A resistor is all that's needed to protect the LED and sensor.
Might need a single transistor driver for the LED to get max brightness.
View attachment 348994

Add a resistor between emitter and earth, and the brightness will vary linearly with the output voltage of the Hall effect device.

 

The problem I see with a linear voltage output controlling an LED, is that an LED (white) will go from barely visible to full on over a range of about 2.8V to 3.3V. And not linearly. Unless your sensor outputs exactly that over the range of field strength your magnets provide, it will stll need further processing.

I think you will save yourself a lot of frustration by abandoning the “simplest possible” criterion.

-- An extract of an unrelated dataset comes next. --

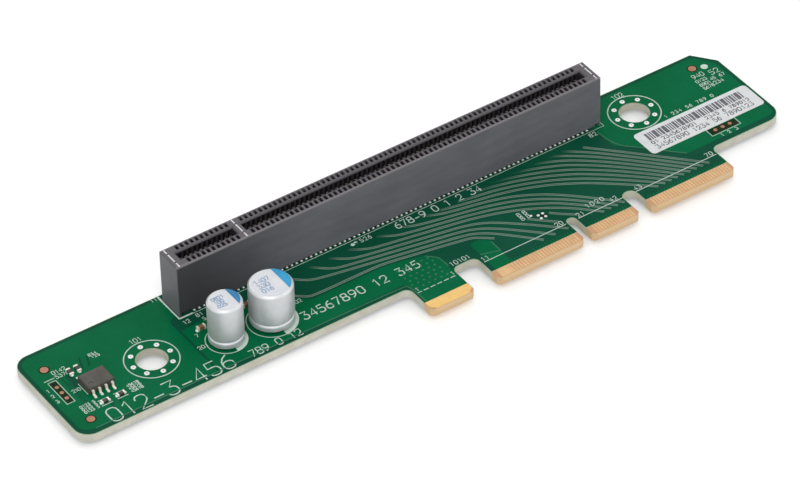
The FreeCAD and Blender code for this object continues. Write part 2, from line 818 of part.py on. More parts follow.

PWM, as others have mentioned, is the best practice for linear control of LED brightness.

 

I don't think you can make a pwm circuit simpler than this:

 

My concern was that if the supply voltage (from the hall sensor) fell below what was necessary to drive 20ma to the led,
it would simply cut out rather than gracefully dimming the led as i require

.
No, there is no abrupt shut-down below 20mA.
It is a " Current-Limiter", it wont let the Current "exceed" 20mA.

It also drops 1-Volt at all times.

It will not approximate a PWM-Circuit like the one above.

I've never seen a self-oscillating, one Transistor PWM-Controller,
I might have to figure that out that Circuit.
.
.
.

 

Ian0 meant you can't make a pwm driver that's as simple as this linear driver that I verified working as the simulator shows.

 

Ian0 meant you can't make a pwm driver that's as simple as this linear driver that I verified working as the simulator shows.

I wasn't very clear, was I? But maybe it is possible with a unijunction? Unfortunately, I don't have one in my copy of SPICE.